— STATED EXERCISE —
Starting with the first line and ending with the line that holds "BEAD_BEND = 3.0", repeat the material exactly.

— DATA SEGMENT —
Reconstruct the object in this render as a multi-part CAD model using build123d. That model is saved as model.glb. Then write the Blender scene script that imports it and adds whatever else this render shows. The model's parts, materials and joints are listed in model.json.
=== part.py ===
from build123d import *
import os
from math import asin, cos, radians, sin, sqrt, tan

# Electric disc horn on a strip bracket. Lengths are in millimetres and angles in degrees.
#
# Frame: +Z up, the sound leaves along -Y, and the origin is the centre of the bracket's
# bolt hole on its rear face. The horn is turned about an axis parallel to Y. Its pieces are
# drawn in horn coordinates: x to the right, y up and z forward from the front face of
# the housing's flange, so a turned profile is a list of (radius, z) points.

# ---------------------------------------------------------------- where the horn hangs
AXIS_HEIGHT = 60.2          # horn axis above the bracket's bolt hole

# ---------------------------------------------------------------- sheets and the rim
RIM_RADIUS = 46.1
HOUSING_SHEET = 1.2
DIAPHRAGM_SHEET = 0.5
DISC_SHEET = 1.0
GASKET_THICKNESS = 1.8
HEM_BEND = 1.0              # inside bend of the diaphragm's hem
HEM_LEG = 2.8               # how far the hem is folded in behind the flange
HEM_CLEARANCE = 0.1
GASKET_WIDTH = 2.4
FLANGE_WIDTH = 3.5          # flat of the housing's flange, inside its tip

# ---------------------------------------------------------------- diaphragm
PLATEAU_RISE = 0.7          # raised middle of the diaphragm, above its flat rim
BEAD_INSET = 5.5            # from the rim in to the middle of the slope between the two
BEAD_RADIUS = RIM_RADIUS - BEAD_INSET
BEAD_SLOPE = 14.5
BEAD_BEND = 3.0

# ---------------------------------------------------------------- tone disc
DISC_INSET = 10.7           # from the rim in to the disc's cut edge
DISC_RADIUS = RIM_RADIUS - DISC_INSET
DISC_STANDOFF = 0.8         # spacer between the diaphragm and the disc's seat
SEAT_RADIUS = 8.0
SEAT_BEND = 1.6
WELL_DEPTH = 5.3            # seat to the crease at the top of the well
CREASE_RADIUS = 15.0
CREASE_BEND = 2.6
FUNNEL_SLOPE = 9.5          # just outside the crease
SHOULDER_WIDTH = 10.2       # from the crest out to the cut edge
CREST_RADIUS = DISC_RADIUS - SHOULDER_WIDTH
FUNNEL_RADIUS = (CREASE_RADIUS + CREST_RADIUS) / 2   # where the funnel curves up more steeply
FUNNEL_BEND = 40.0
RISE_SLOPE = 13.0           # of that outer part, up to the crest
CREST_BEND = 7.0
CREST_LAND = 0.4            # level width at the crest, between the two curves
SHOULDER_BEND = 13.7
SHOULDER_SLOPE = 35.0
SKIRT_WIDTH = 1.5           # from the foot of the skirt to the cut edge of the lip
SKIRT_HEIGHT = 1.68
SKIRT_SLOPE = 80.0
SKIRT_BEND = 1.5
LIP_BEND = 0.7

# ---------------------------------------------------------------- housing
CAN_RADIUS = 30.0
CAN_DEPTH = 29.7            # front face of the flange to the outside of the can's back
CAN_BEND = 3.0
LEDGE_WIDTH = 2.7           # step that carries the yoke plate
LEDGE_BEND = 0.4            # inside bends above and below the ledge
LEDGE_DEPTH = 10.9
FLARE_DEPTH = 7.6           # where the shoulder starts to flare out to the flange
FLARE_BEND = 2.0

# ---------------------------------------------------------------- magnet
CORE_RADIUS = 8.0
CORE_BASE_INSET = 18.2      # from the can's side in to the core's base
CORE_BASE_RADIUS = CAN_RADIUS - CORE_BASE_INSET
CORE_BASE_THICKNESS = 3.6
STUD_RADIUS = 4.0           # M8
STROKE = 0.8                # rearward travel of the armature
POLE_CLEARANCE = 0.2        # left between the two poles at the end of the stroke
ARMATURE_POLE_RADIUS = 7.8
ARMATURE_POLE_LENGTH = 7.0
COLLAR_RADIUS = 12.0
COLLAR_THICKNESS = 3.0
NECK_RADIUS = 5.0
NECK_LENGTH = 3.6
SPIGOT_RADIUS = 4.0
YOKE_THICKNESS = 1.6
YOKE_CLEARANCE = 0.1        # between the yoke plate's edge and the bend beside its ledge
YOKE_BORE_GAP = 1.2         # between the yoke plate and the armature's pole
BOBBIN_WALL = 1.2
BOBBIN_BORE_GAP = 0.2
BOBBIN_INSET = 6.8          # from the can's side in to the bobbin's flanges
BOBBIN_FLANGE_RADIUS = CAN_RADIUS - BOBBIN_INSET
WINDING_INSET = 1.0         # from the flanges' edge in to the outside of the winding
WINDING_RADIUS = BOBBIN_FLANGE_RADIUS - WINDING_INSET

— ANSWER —
Reconstruct the object in this render as a multi-part CAD model using build123d. That model is saved as model.glb. Then write the Blender scene script that imports it and adds whatever else this render shows. The model's parts, materials and joints are listed in model.json.
=== part.py ===
from build123d import *
import os
from math import asin, cos, radians, sin, sqrt, tan

# Electric disc horn on a strip bracket. Lengths are in millimetres and angles in degrees.
#
# Frame: +Z up, the sound leaves along -Y, and the origin is the centre of the bracket's
# bolt hole on its rear face. The horn is turned about an axis parallel to Y. Its pieces are
# drawn in horn coordinates: x to the right, y up and z forward from the front face of
# the housing's flange, so a turned profile is a list of (radius, z) points.

# ---------------------------------------------------------------- where the horn hangs
AXIS_HEIGHT = 60.2          # horn axis above the bracket's bolt hole

# ---------------------------------------------------------------- sheets and the rim
RIM_RADIUS = 46.1
HOUSING_SHEET = 1.2
DIAPHRAGM_SHEET = 0.5
DISC_SHEET = 1.0
GASKET_THICKNESS = 1.8
HEM_BEND = 1.0              # inside bend of the diaphragm's hem
HEM_LEG = 2.8               # how far the hem is folded in behind the flange
HEM_CLEARANCE = 0.1
GASKET_WIDTH = 2.4
FLANGE_WIDTH = 3.5          # flat of the housing's flange, inside its tip

# ---------------------------------------------------------------- diaphragm
PLATEAU_RISE = 0.7          # raised middle of the diaphragm, above its flat rim
BEAD_INSET = 5.5            # from the rim in to the middle of the slope between the two
BEAD_RADIUS = RIM_RADIUS - BEAD_INSET
BEAD_SLOPE = 14.5
BEAD_BEND = 3.0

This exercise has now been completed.